If you do that, you’ll gain valuable insights into your targeted audience beyond the tactical things we’ve been discussing, to some fundamental assumptions about how a given generation views the world. When you take a look at history during the lifespan of Xers, for example, you’ll find that economic calamity has essentially followed them throughout their lives, from the recession and Savings & Loans crisis of the 80s to the Dot Com Bust during their college and young adult years to the mortgage crisis and the Great Recession.

That economic volatility had an effect on them: as children when their parents struggled with it, to their young adult lives as they struggled to find gainful employment and to the stress their own families are experiencing in today’s economy. Understanding that history gives you a much greater appreciation for the emphasis Xers’ place on the value they seek for their dollar.

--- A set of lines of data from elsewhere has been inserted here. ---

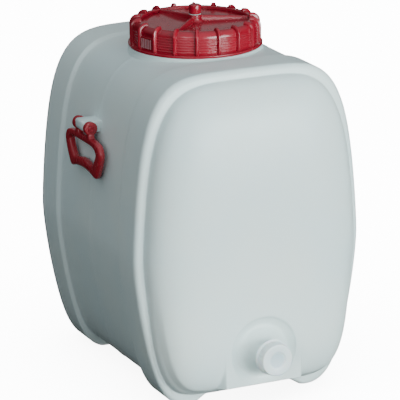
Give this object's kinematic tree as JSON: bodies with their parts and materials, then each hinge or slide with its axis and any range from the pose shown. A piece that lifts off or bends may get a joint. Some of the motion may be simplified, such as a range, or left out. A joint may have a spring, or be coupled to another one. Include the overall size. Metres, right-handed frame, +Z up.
{
  "type": "screw-lid liquid barrel",
  "caption": "Upright blow-moulded barrel for liquids with a wide screw lid and vent plug, a capped outlet low on the front and a drop handle on each side.",
  "frame": {"origin": "on the floor, under the middle of the whole object's box; the lid's axis is 18.2 mm behind it", "axes": "+X to the right seen from the front, +Y from the outlet side to the back, +Z up along the lid's axis"},
  "size_m": [0.337, 0.4424, 0.4885],
  "materials": {
    "tank": "natural translucent polyethylene, satin",
    "lid": "red moulded polyethylene, semi-gloss",
    "handle": "dark red moulded polypropylene, semi-gloss",
    "outlet_cap": "white moulded plastic, satin",
    "seal": "pale silicone rubber, matte"
  },
  "bodies": {
    "tank": {"tank": "tank", "handle_pin_left": "handle", "handle_pin_right": "handle"},
    "lid_plate": {"lid_disc": "lid", "lid_seal": "seal"},
    "lid_ring": {"lid_ring": "lid"},
    "vent_plug": {"vent_plug": "lid", "vent_plug_seal": "seal"},
    "outlet_washer": {"outlet_seal": "seal"},
    "outlet_cap": {"outlet_cap": "outlet_cap"},
    "handle_left": {"handle_left": "handle"},
    "handle_right": {"handle_right": "handle"}
  },
  "joints": [
    {"name": "lid_rise", "type": "slide", "parent": "tank", "child": "lid_plate", "axis": [0, 0, 1], "range_m": [0, 0.0241]},
    {"name": "lid_turn", "type": "hinge", "parent": "lid_plate", "child": "lid_ring", "pos_m": [0, 0.0182, 0.4535], "axis": [0, 0, 1], "range_deg": [0, 1440]},
    {"name": "vent_pull", "type": "slide", "parent": "lid_plate", "child": "vent_plug", "axis": [0, 0, 1], "range_m": [0, 0.018]},
    {"name": "outlet_rise", "type": "slide", "parent": "tank", "child": "outlet_washer", "axis": [0, -1, 0], "range_m": [0, 0.0121]},
    {"name": "outlet_turn", "type": "hinge", "parent": "outlet_washer", "child": "outlet_cap", "pos_m": [0, -0.2132, 0.073], "axis": [0, -1, 0], "range_deg": [0, 1440]},
    {"name": "handle_left_swing", "type": "hinge", "parent": "tank", "child": "handle_left", "pos_m": [-0.159, 0.0182, 0.345], "axis": [0, 1, 0], "range_deg": [0, 150]},
    {"name": "handle_right_swing", "type": "hinge", "parent": "tank", "child": "handle_right", "pos_m": [0.159, 0.0182, 0.345], "axis": [0, -1, 0], "range_deg": [0, 150]}
  ],
  "couplings": [
    {"joint": "lid_rise", "follows": "lid_turn", "m_per_rad": 0.00095493},
    {"joint": "outlet_rise", "follows": "outlet_turn", "m_per_rad": 0.00047746}
  ]
}
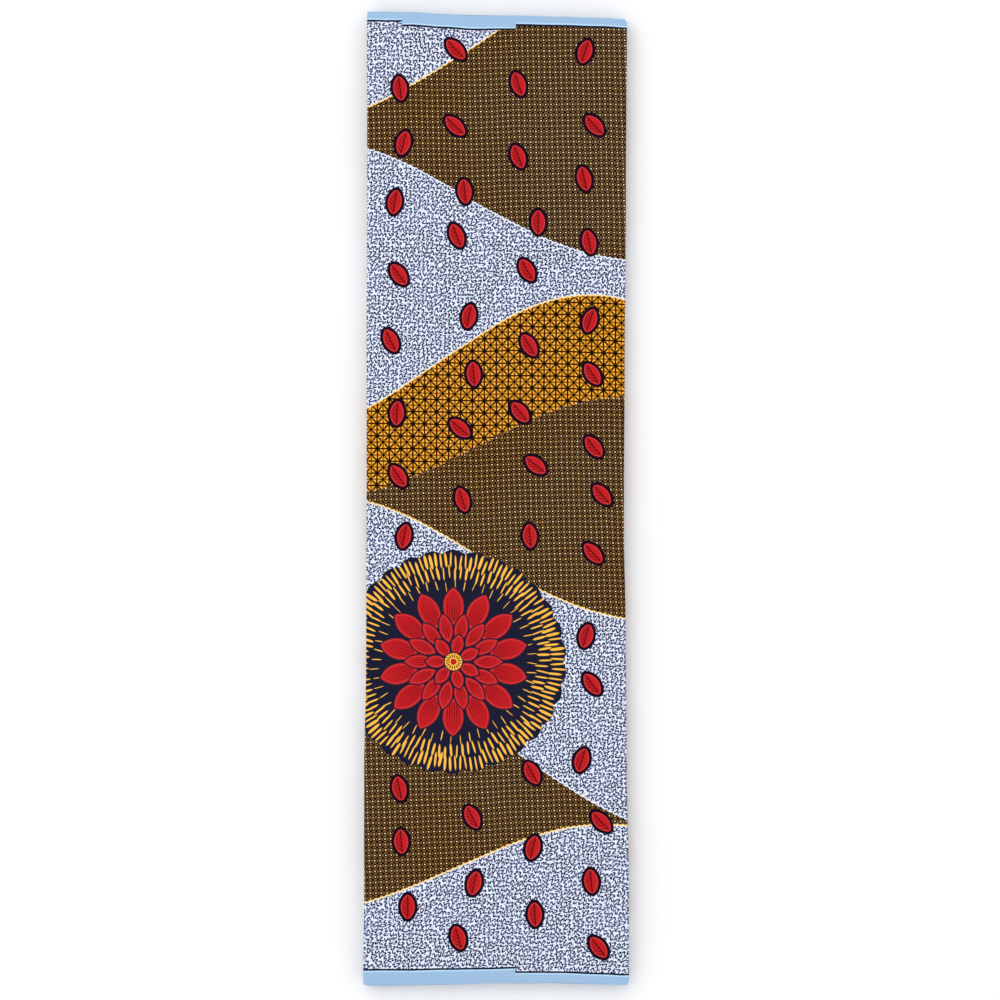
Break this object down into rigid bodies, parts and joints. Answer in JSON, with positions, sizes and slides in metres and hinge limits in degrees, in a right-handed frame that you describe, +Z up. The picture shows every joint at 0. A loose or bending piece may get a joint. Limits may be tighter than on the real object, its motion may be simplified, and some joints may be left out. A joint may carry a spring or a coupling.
{
  "type": "folded length of wax print cotton",
  "caption": "Full-width length of printed wax cotton, folded back and forth into a long flat stack, with its selvedges at the ends and its folds along the sides.",
  "frame": {"origin": "middle of the underside, where the bottom panel rests", "axes": "+Z up; +Y from the lower selvedge to the upper one; +X across the folded width, towards the side with the uppermost fold"},
  "size_m": [0.3112, 1.1401, 0.0251],
  "materials": {
    "printed_cotton": "crisp plain-woven cotton with a faint wax sheen, printed through on both faces in navy, brown, orange and red on white, with light blue selvedges"
  },
  "bodies": {
    "root": {"folded_cloth": "printed_cotton"}
  },
  "joints": []
}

Martin van der Roest: That’s great advice and we always hear not losing site of the goals, those things we want to accomplish and how that drives those factors.
We’re close to wrapping this up, David. Any last comments that we didn’t ask you about or any thoughts you want to share before we wrap up here?

David Erickson: Not off the top of my head, but if I think of anything I’ll come back to you.

Martin van der Roest: That’s absolutely fair and I really appreciate having you join us, sharing from your experience. I think there are some nice little nuggets here that we’ll want to harvest out. Thank you again, David.

David Erickson: My pleasure.

Martin van der Roest: That concludes our session today. I’m Martin van der Roest, managing editor with the Content Marketing Examiner, where we continue to pursue best practices for content marketing.